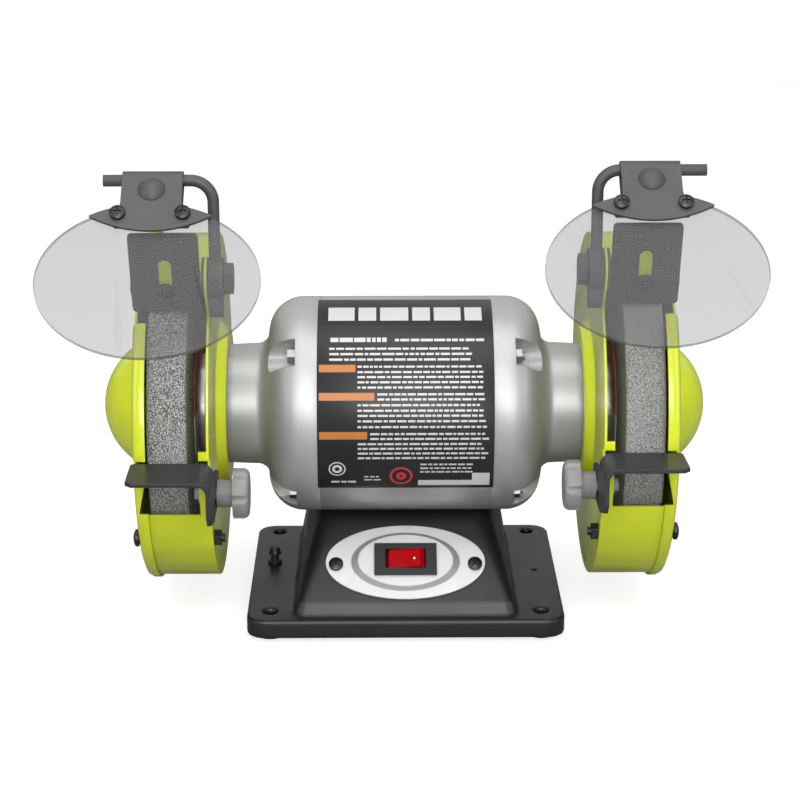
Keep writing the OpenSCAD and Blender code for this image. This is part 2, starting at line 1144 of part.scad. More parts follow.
module shield_bracket() {
    at_rod() {
        difference() {
            translate([-13.75, -16, rod_r + 0.05])
                cube([27.5, 16, 1.5]);
            translate([0, -8.4, 0])
                cylinder(h = 10, r = 2.6);
        }
        difference() {
            rod_x(-13.75, 13.75, rod_r + 1.55);
            rod_x(-15, 15, rod_r + 0.05);
            translate([-20, -20, -rod_r - 2])
                cube([40, 20, 2 * rod_r + 4]);
        }
        difference() {
            translate([-13.75, -12.5, -rod_r - 1.55])
                cube([27.5, 12.5, 1.5]);
            translate([0, -8.4, -10])
                cylinder(h = 10, r = 2.6);
        }
    }
    at_lens()
        difference() {
            linear_extrude(height = 1.5)
                union() {
                    translate([-13.9, -3])
                        square([27.8, 3.4]);
                    polygon(concat(
                        [for (i = [-10:10]) [2.74 * i, -lens_edge(2.74 * i) + 0.4]],
                        [for (i = [10:-1:-10]) [2.74 * i, -14 + 0.074 * i * i - 0.4]]
                    ));
                }
            for (sx = [-1, 1])
                translate([sx * 14.6, -5.5, -5])
                    cylinder(h = 10, r = 2);
        }
}

module shield_bracket_left() {
    color([0.25, 0.25, 0.26])
    shielded(-1)
        shield_bracket();
}

module shield_bracket_right() {
    color([0.25, 0.25, 0.26])
    shielded(1)
        shield_bracket();
}

module shield_lens() {
    at_lens()
        difference() {
            translate([0, -0.5 - lens_h / 2, -2.45])
                linear_extrude(height = 2.4)
                    oval(lens_w / 2, lens_h / 2);
            for (sx = [-1, 1])
                translate([sx * 14.6, -5.5, -5])
                    cylinder(h = 10, r = 2);
        }
}

module shield_lens_left() {
    color([0.8, 0.82, 0.82, 0.4])
    shielded(-1)
        shield_lens();
}

module shield_lens_right() {
    color([0.8, 0.82, 0.82, 0.4])
    shielded(1)
        shield_lens();
}

module lens_screws() {
    at_lens()
        for (sx = [-1, 1])
            translate([sx * 14.6, -5.5, 1.55]) {
                pan_screw(3.5, 2.5, 1.9, 8);
                translate([0, 0, -7.4])
                    difference() {
                        cylinder(h = 3.1, r = 4, $fn = 6);
                        cylinder(h = 3.1, r = 1.5);
                    }
            }
}

module lens_screws_left() {
    color([0.12, 0.12, 0.12])
    shielded(-1)
        lens_screws();
}

module lens_screws_right() {
    color([0.12, 0.12, 0.12])
    shielded(1)
        lens_screws();
}

// Domed bolt through the folded bracket, with its nut behind.
module bracket_bolt() {
    at_rod()
        translate([0, -8.4, rod_r + 1.6]) {
            intersection() {
                cylinder(h = 4, r = 6.2);
                translate([0, 0, -4.7])
                    sphere(r = 7.9);
            }
            translate([0, 0, -13])
                cylinder(h = 13.2, r = 2.4);
            translate([0, 0, -12])
                cylinder(h = 3.2, r = 4.6, $fn = 6);
        }
}

module bracket_bolt_left() {
    color([0.25, 0.25, 0.26])
    shielded(-1)
        bracket_bolt();
}

module bracket_bolt_right() {
    color([0.25, 0.25, 0.26])
    shielded(1)
        bracket_bolt();
}

base();
rubber_feet();
bottom_cover();
bottom_cover_screws();
switch_plate();
switch_plate_screws();
switch_housing();
rocker();
cord_gland();
flange_plug();
motor_mount_bolts();
run_capacitor();
nameplate();
stator_shell();
end_bell_left();
end_bell_right();
through_bolts();
through_bolt_nuts();
stator_core();
stator_windings();
rotor_core();
rotor_cage();
spindle_shaft();
bearing_outer_rings();
bearing_inner_rings();
bearing_balls();
inner_wheel_flanges();
wheel_blotters();
wheel_left();
wheel_right();
outer_wheel_flanges();
spindle_nuts();
guard_inner_left();
guard_inner_right();
guard_cover_left();
guard_cover_right();
guard_cover_screws();
guard_cover_nuts();
guard_mount_screws();
spark_plate_left();
spark_plate_right();
spark_plate_screws();
tool_rest_left();
tool_rest_right();
rest_knob_left();
rest_knob_right();
rest_nuts();
shield_arm_left();
shield_arm_right();
clamp_bolts();
clamp_nut_plates();
shield_bracket_left();
shield_bracket_right();
shield_lens_left();
shield_lens_right();
lens_screws_left();
lens_screws_right();
bracket_bolt_left();
bracket_bolt_right();
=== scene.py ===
"""Looks of the bench grinder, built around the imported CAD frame. Metres, Z up, front faces -Y."""
import math
import random
import json

import bmesh
import bpy
from mathutils import Matrix, Vector


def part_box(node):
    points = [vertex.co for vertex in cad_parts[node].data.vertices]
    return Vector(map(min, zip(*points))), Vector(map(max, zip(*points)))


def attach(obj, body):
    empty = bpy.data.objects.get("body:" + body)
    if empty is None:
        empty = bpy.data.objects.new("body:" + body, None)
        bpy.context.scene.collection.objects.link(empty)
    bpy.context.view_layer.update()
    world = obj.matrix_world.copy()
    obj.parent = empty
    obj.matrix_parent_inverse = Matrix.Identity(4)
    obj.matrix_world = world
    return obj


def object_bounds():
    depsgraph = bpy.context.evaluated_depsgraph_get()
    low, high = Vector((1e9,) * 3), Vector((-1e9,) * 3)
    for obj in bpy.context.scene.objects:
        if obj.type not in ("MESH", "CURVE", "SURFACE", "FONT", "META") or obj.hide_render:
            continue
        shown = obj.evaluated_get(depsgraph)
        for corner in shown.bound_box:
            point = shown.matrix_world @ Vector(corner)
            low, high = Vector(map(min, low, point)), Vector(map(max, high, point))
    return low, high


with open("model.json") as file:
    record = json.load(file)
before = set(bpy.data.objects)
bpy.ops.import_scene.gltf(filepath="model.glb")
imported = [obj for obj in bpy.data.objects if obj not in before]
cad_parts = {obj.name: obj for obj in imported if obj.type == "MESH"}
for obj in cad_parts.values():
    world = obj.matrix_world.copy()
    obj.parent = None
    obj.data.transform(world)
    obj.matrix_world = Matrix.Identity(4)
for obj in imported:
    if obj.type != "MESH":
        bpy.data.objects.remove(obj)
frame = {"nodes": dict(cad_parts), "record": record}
cad_low, cad_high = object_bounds()
scene = bpy.context.scene
scene.view_settings.view_transform = "Standard"

MM = 0.001
shell_low, shell_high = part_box("stator_shell")
SPINDLE_Z = (shell_low.z + shell_high.z) / 2
MOTOR_R = (shell_high.z - shell_low.z) / 2

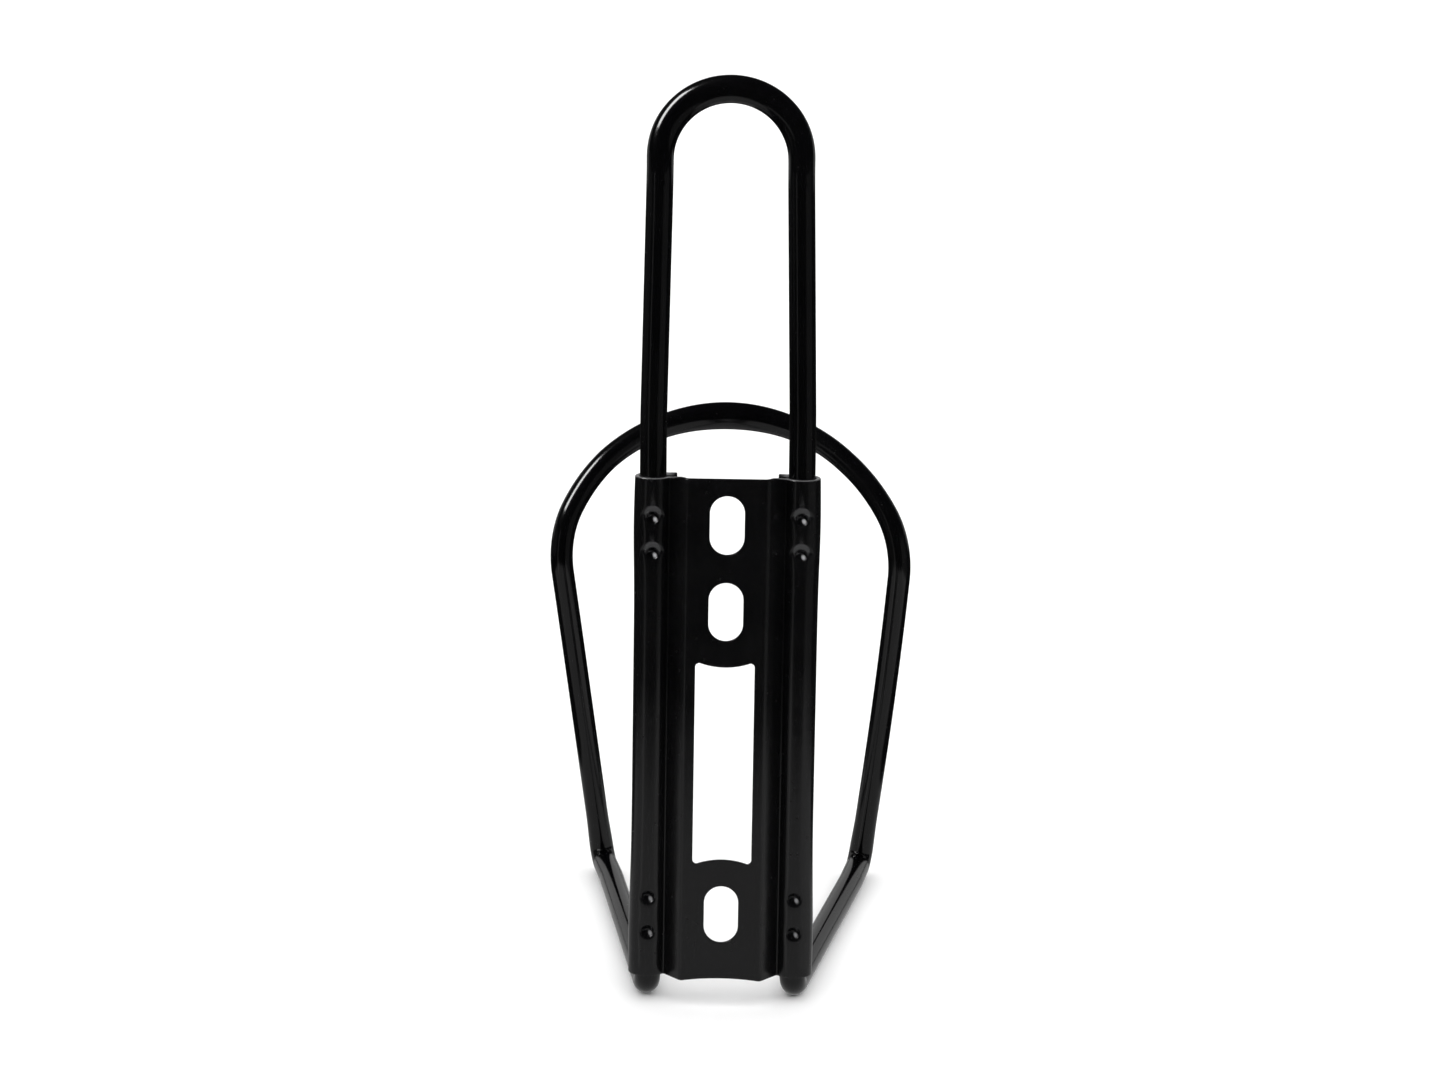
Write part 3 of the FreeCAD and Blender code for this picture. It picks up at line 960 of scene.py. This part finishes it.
def cove_profile():
    """Floor, a quarter round and a wall, from the middle outwards, as (radius, z)."""
    turns = [math.radians(10 * i) for i in range(10)]
    inner = COVE_R - COVE_ROUND
    bend = [(inner + COVE_ROUND * math.sin(t), FLOOR + COVE_ROUND * (1 - math.cos(t)))
            for t in turns]
    return [(COVE_MIDDLE, FLOOR)] + bend + [(COVE_R, COVE_TOP)]


turns = [2 * math.pi * i / COVE_SIDES for i in range(COVE_SIDES)]
profile = cove_profile()
cove_faces = [tuple(range(COVE_SIDES))]
for level in range(len(profile) - 1):
    base = level * COVE_SIDES
    for i in range(COVE_SIDES):
        after = (i + 1) % COVE_SIDES
        cove_faces.append((base + i, base + COVE_SIDES + i, base + COVE_SIDES + after,
                           base + after))
cove_mesh = bpy.data.meshes.new("cove")
cove_mesh.from_pydata([(r * math.cos(t), r * math.sin(t), z) for r, z in profile for t in turns],
                      [], cove_faces)
cove_mesh.shade_smooth()
cove = link("cove", cove_mesh)
cove.visible_glossy = False
cove_paint, tree, output, place = new_material("matt_white_cove")
mottle = node(tree, "ShaderNodeTexNoise", {"Vector": place}, Scale=1 / COVE_MOTTLE)
tone = node(tree, "ShaderNodeValToRGB", {"Fac": mottle.outputs["Fac"]})
tone.color_ramp.elements[0].color = linear("#f2f2f2")
tone.color_ramp.elements[1].color = linear("#f7f7f7")
matt = node(tree, "ShaderNodeBsdfDiffuse", {"Color": tone.outputs["Color"]})
tree.links.new(matt.outputs["BSDF"], output.inputs["Surface"])
cove_mesh.materials.append(cove_paint)
print("floor at", round(FLOOR, 5))

# %% [markdown]
# ## Lights
# A broad overhead light whitens the cove and isn't mirrored either. The panels draw
# the shape. Two strips of ground grey the plate's lower half and the underside of the
# shelf rods, and a wide wall far behind whitens the top of the shelf rods. A window
# high on the left draws the long crisp marks on the left shoulders. It is seen only
# as a mirror image, so it casts no light on the floor. Three dim panels at the sides
# give the rods their soft lighter stripes.

# %% Add the lights
CAGE = Vector((0, 0.03, 0.03))
SIDEWAYS = Vector((1, 0, 0))
UPWARDS = Vector((0, 0, 1))
UNDER_FLOOR = FLOOR - 0.001
GROUND_GREY = 0.42


def place_light(name, data, place, target, along=SIDEWAYS):
    """Put a light at a place, facing a target, with its width along a direction."""
    lamp = bpy.data.objects.new(name, data)
    back = (Vector(place) - Vector(target)).normalized()
    across = (along - along.dot(back) * back).normalized()
    turn = Matrix((across, back.cross(across), back)).transposed().to_4x4()
    lamp.matrix_world = Matrix.Translation(place) @ turn
    bpy.context.scene.collection.objects.link(lamp)
    return lamp


def panel(name, place, target, width, height, brightness, along=SIDEWAYS):
    """Rectangular panel that faces a target; brightness is its radiance."""
    data = bpy.data.lights.new(name, "AREA")
    data.shape = "RECTANGLE"
    data.size = width
    data.size_y = height
    data.energy = brightness * math.pi * width * height
    lamp = place_light(name, data, place, target, along)
    lamp.visible_camera = False
    return lamp


sun = bpy.data.lights.new("overhead", "SUN")
sun.energy = 4.4
sun.angle = math.radians(150)
overhead = place_light("overhead", sun, (0, -0.2, 2), (0, 0, 0))
overhead.visible_glossy = False
panel("ground", (0, -0.045, UNDER_FLOOR), (0, -0.045, 1), 0.34, 0.19, GROUND_GREY)
panel("ground_behind", (0, 0.09, UNDER_FLOOR), (0, 0.09, 1), 0.13, 0.08, GROUND_GREY)
panel("far_wall", (0, 1.6, 0.40), (0, 0, 0.40), 6.0, 0.9, GROUND_GREY)
window = panel("left_window", CAGE + 1.2 * Vector((-0.58, -0.09, 0.81)), CAGE,
               0.58, 0.38, 20.0, Vector((0.748, 0.484, 0.454)))
window.visible_diffuse = False
panel("left_door", CAGE + Vector((-0.68, -0.73, -0.05)), CAGE, 0.9, 0.11, 0.4, UPWARDS)
panel("left_wall", CAGE + 0.9 * Vector((-1, 0, 0.06)), CAGE, 0.4, 0.9, 0.07, UPWARDS)
panel("right_wall", CAGE + 0.9 * Vector((0.87, -0.5, -0.08)), CAGE, 0.8, 0.9, 0.11, UPWARDS)
world = bpy.data.worlds.new("dim_room")
world.use_nodes = True
world.node_tree.nodes["Background"].inputs["Color"].default_value = linear("#ffffff")
world.node_tree.nodes["Background"].inputs["Strength"].default_value = 0.02
bpy.context.scene.world = world
bpy.context.scene.view_settings.view_transform = "Standard"
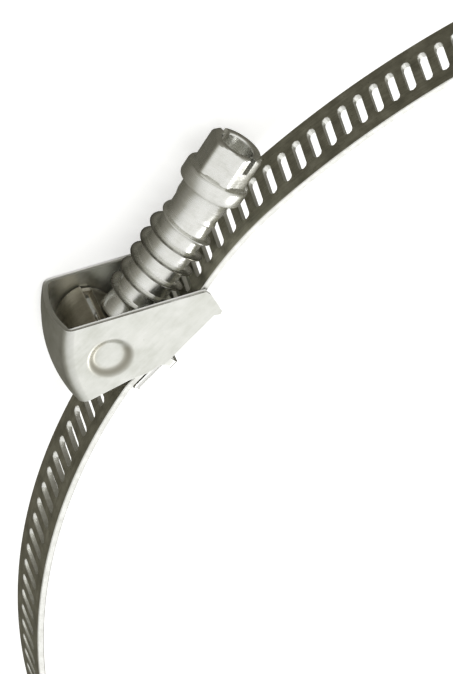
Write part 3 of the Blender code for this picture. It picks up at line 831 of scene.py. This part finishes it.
@dataclass
class Housing:
    """Two cheeks and a bowed rear wall pressed from one sheet, with pivot dimples and hooks."""
    plane: ClampPlane
    sheet: float = 0.9
    half: float = 7.6
    rim: float = 0.24
    wall_bottom: complex = -9.3 - 3.1j
    wall_top: complex = -0.25 + 9.9j
    bulge: float = 1.4
    crown: float = 0.9
    offset: float = 0.65
    corner: float = 1.8
    dimple: float = 4.0
    dimple_floor: float = 2.5
    dimple_depth: float = 0.68
    # Where the dimples' painted shade opens, as an angle about the pivot.
    painted_shade_gap: float = 0.4
    hook_rear: float = 4.2
    hook_length: float = 1.6
    hook_inner: float = 4.9
    hook_top: float = -8.5
    hook_low: float = -10.7
    hook_sheet: float = 0.75
    bottom: tuple[complex, ...] = (-1.4 - 6.0j, 1.4 - 7.65j, 3.8 - 8.3j, 4.2 - 8.9j, 16.2 - 8.9j, 17.0 - 9.7j,
                                   17.7 - 9.4j)
    front: tuple[complex, ...] = (17.7 - 9.4j, 18.85 - 5.7j, 18.85 - 4.4j, 18.2 - 3.8j)
    bottom_line: tuple[complex, complex] = (-7.6 - 3.55j, -14.2 + 0.33j)
    top_line: tuple[complex, complex] = (-5.17 + 13.33j, 18.2 - 3.8j)

    def wall(self, share: Array, depth: Array) -> Array:
        """Points of the rear wall's side profile: its chord plus a parabola bowed rearward.

        Args:
            share: of the chord from its bottom.
            depth: inward from the profile, in millimetres.

        Returns:
            Complex points.
        """
        chord = self.wall_top - self.wall_bottom
        inward = -1j * chord / abs(chord)
        bow = self.bulge * 4.0 * share * (1.0 - share)
        return self.wall_bottom + chord * share + inward * (depth - bow)

    def cut(self, depth: Array, ends: tuple[complex, complex], low: float, high: float) -> Array:
        """Shares where the wall's profile meets a line, found by halving an interval.

        Args:
            depth: of each profile.
            ends: two points of the line.
            low: share on one side of it.
            high: share on the other side.

        Returns:
            One share for each depth.
        """
        along = ends[1] - ends[0]
        low, high = np.full(depth.shape, low), np.full(depth.shape, high)
        rising = ((self.wall(high, depth) - ends[0]) * along.conjugate()).imag > 0.0
        for _ in range(30):
            middle = 0.5 * (low + high)
            above = ((self.wall(middle, depth) - ends[0]) * along.conjugate()).imag > 0.0
            low, high = np.where(above == rising, low, middle), np.where(above == rising, middle, high)
        return 0.5 * (low + high)

    def cheek(self, rows: Array) -> Array:
        """One cheek's outline filled by a Coons patch, from its rear bend to its front edge.

        The patch is the sum of the two ruled surfaces between opposite edges, less the surface
        that is linear between its four corners.

        Args:
            rows: shares from the bottom to the top.

        Returns:
            Complex points, rows by columns.
        """
        depth = np.array([self.corner - self.offset])
        foot, head = self.cut(depth, self.bottom_line, -0.2, 0.3), self.cut(depth, self.top_line, 0.8, 1.15)
        rear = self.wall(foot + (head - foot) * rows, depth)
        under, across = resample(np.array([rear[0], *self.bottom]), 0.2)
        edge, places = resample(np.array(self.front), 0.05)
        front = np.interp(rows, places, edge.real) + 1j * np.interp(rows, places, edge.imag)
        over = rear[-1] + (front[-1] - rear[-1]) * across
        u, v = rows[:, None], across[None, :]
        corners = ((1 - u) * (1 - v) * rear[0] + (1 - u) * v * front[0] + u * (1 - v) * rear[-1]
                   + u * v * front[-1])
        return (1 - u) * under + u * over + (1 - v) * rear[:, None] + v * front[:, None] - corners

    def pressed(self) -> tuple[Array, Array]:
        """The outer skin of both cheeks and the rear wall as one grid.

        Each dimple sinks its cheek by its depth times a smooth step of the distance from the
        pivot.

        Returns:
            World points, rows by columns by three, and the map by two.
        """
        rows = np.linspace(0.0, 1.0, 90)
        cheek = self.cheek(rows)
        reach = (self.dimple - np.abs(cheek)) / (self.dimple - self.dimple_floor)
        sink = self.dimple_depth * smoothstep(reach)
        turn = np.linspace(0.0, QUARTER, 8)
        bend_depth = self.corner * (1.0 - np.sin(turn)) - self.offset
        bend_width = self.half - self.corner * (1.0 - np.cos(turn))
        crest = np.linspace(-1.0, 1.0, 17)[1:-1]
        wall_depth = -self.offset - self.crown * (1.0 - crest ** 2)
        depth = np.concatenate([bend_depth[1:], wall_depth, bend_depth[:0:-1]])
        width = np.concatenate([bend_width[1:], -crest * (self.half - self.corner), -bend_width[:0:-1]])
        foot, head = self.cut(depth, self.bottom_line, -0.2, 0.3), self.cut(depth, self.top_line, 0.8, 1.15)
        wall = self.wall(foot + (head - foot) * rows[:, None], depth)
        spots = np.concatenate([cheek[:, ::-1], wall, cheek], axis=1)
        across = np.concatenate([self.half - sink[:, ::-1], np.broadcast_to(width, wall.shape),
                                 sink - self.half], axis=1)
        uv = np.stack([spots.real, spots.imag], axis=-1)
        return self.plane.world(spots, across), uv

    def painted_shade(self, spots: Array) -> Array:
        """Where the painted shade lies: a dark band on the dimple's slope, open on one side.

        Args:
            spots: complex points of the outer skin.

        Returns:
            A share from 0 to 1 for each point.
        """
        middle = 0.5 * (self.dimple + self.dimple_floor) - 0.1
        band = smoothstep(1.0 - np.abs(np.abs(spots) - middle) / 1.3)
        opening = np.abs(np.angle(spots * np.exp(-1j * self.painted_shade_gap)))
        return band * smoothstep((opening - 0.3) / 0.6)

    def hook(self, maker: MeshMaker, side: float) -> None:
        """Adds a tab that runs down inside a cheek's foot and turns in under the saddle.

        Its section is a line down, a quarter circle and a line in.

        Args:
            maker: that takes the tab.
            side: 1 or -1, for the upper or the lower cheek.
        """
        width = self.half - 0.05
        turn = np.linspace(0.0, QUARTER, 6)
        bend = 0.9
        section = np.concatenate([
            [width + 1j * self.hook_top],
            (width - bend + bend * np.cos(turn)) + 1j * (self.hook_low + bend - bend * np.sin(turn)),
            [self.hook_inner + 1j * self.hook_low]])
        lengths = np.linspace(self.hook_rear, self.hook_rear + self.hook_length, 5)
        spots = lengths[None, :] + 1j * section.imag[:, None]
        points = self.plane.world(spots, side * section.real[:, None])
        maker.sheet(points, np.stack([spots.real, spots.imag], axis=-1), self.hook_sheet, 0.2, side=side)

    def build(self, finish: bpy.types.Material) -> bpy.types.Object:
        """Builds the housing: the pressed sheet and its two hooks.

        Args:
            finish: of the piece.

        Returns:
            The piece.
        """
        maker = MeshMaker()
        points, uv = self.pressed()
        # Painted shade on the dimples' slopes, laid into the outer skin's colour.
        painted_shade = self.painted_shade(uv[..., 0] + 1j * uv[..., 1])
        maker.sheet(points, uv, self.sheet, self.rim, painted_shade=painted_shade)
        for side in (1.0, -1.0):
            self.hook(maker, side)
        return maker.build("pressed_housing", [finish])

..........

▶ [Task brief]: Report the number of lines holding the string "Identity", without any other words.

▶ [Finished task]: 2